Longevity and the "Leaky Gasket" Myth

Read any forum about the Ninja 900 watt blender, and you’ll see people complaining about black gunk or leaking.

Here is the truth: It’s usually user error. The blade assembly has a rubber gasket. Over time, smoothie residue gets trapped under that gasket. If you don't pop it out once a week with a butter knife and clean it, it will mold. It will smell. And eventually, that buildup will prevent a tight seal, leading to leaks.

Also, people overfill the cup. There is a "Max Fill" line for a reason. When you hit those 900 watts, the pressure inside that cup increases instantly. If there's no air pocket, the liquid has nowhere to go but out through the seal. Respect the line, and the blender will last you years. I’ve had friends who’ve used this exact model for five years straight, every single morning, without the motor ever giving up.
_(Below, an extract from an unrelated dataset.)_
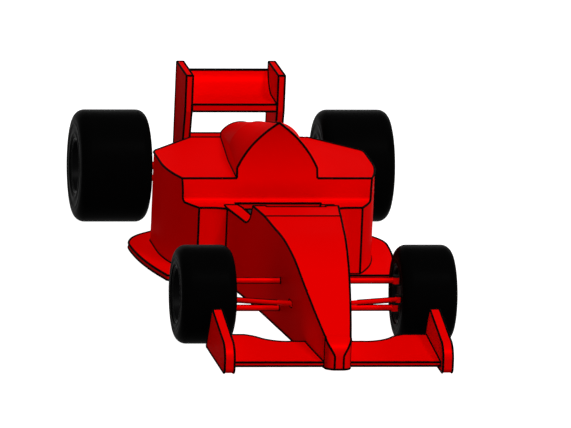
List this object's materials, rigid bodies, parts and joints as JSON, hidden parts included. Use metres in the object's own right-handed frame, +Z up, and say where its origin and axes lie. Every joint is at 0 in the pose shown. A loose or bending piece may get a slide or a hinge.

Comparing the Build: Plastic vs. Performance

Is it a Vitamix? No. A Vitamix costs $500 and can turn a rock into a liquid.

The Ninja 900 watt blender is a tool for the pragmatic. It’s mostly plastic. The coupling is plastic-on-plastic. This means it’s not designed to run for five minutes at a time. It’s designed for 30-second bursts. If you try to make soup by running it for three minutes to let friction heat it up (like you can in a high-end blender), you will melt the base.

But for someone living in an apartment with limited counter space, the footprint is unbeatable. It’s small. The cups are dishwasher safe. It fits in a standard cabinet. Most importantly, it’s affordable enough that if it does die after four years of daily use, you won't feel like you've lost an investment.

Actionable Steps for New Owners

If you just picked one up or you're about to hit "buy," here is how to get the most out of those 900 watts without breaking the machine:

  • The Pulse Technique: Don't just hold it down for 60 seconds. Pulse it five times to break up the big ice chunks, then hold it down for a final 20-second polish. This saves the motor from unnecessary heat.
  • The Shake: If something gets stuck (like a big chunk of frozen banana), don't keep blending. Take the cup off, give it a good shake to reposition the ingredients, and then start again.
  • Dry Your Cups: Never put the blade assembly back onto the base while it’s still wet. Water can seep into the motor housing over time and cause rust or electrical shorts.
  • Cold Only: If you want to blend something warm, let it reach room temperature first. The pressure buildup in a sealed Ninja cup with hot liquid is genuinely dangerous.
  • Check the Fins: Every month, look at the bottom of the blade assembly. If the plastic fins look rounded or shaved off, you aren't seating the cup fully before you start. Be more mindful of the "lock" position.

The Ninja 900 watt blender isn't a status symbol. It’s a workhorse. It’s loud, it’s aggressive, and it’s remarkably effective at turning frozen fruit into breakfast. As long as you understand its limits—and keep that gasket clean—it’s probably the only blender 90% of households actually need.